I was skeptical, to say the least. So I picked up the book and started thumbing through it, ready to shoot holes in the ideas of whatever knuckle-head had convinced my homie to rot his food a bit before eating it. I teased Raymond that he was making high grade compost for himself; but as I looked further and further into the book, I became more and more intrigued.
Meanwhile, Susan Weed’s recipe for Dandelion Wine caught my eye, and so in the spring of 2007, I crafted my first batch of homemade hooch, picking thousands of little dandy petals and mixing them with sugar, water and ginger, unknowingly opening a can of worms from which I now can never escape…nor do I want to!
Many moons later, I find myself more deeply immersed in the forest, more satisfied with my off-grid lifestyle, and more humbly grateful than ever before to the many cultures and the amazing plethora of fermented beings with whom I share my home and life.
Fermentation is older than written history, older than written language, & some say older even than spoken thought itself. Our ancient ancestors knew (as do chimps and elephants) that when a fruit fell to the forest floor and spent a little time there, its effects were delightful! Some speculate that even before people knew how to keep fire, they knew the magic of fermented honey water, discovered in wild hives where rain water had found its way, bringing with it oxygen, and thus awakening the sleeping yeasts.
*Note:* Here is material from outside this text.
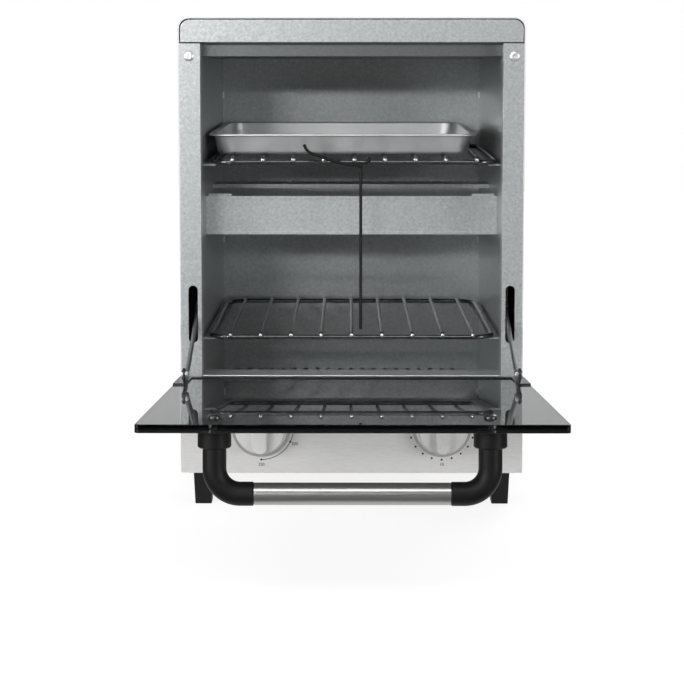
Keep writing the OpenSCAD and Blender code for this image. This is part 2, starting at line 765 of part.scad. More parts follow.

Humans today rely heavily on chemical preservatives, electrical appliances, and massive and complex storage and distribution systems to get their food. These systems are taking an unfathomable toll on our planet and our souls. We view food as fuel—rather than the nourishing life energy that it is—and fill our bellies with dead, disembodied food. The effects of this insanity are readily apparent all around us in the quality of our air and drinking water, the treatment of the plants and animals which we feed upon, the degradation of our soils and ecosystems, and the deep unhappiness in our hearts and vast emptiness in our eyes.
At my project Wilderlandia and at the Firefly Gathering, we are co-creating an alternative reality to the current paradigm. Viewing ourselves not separate from, but inextricably woven into the very fabric of life, we seek to harmonize with our local ecosystems and the larger biosphere of which we are a part. Food is one of the fundamental ways in which we seek to impart change, reviving the cultural traditions of our ancestors and reclaiming the relationship so imperative to our survival, for we truly are what we eat.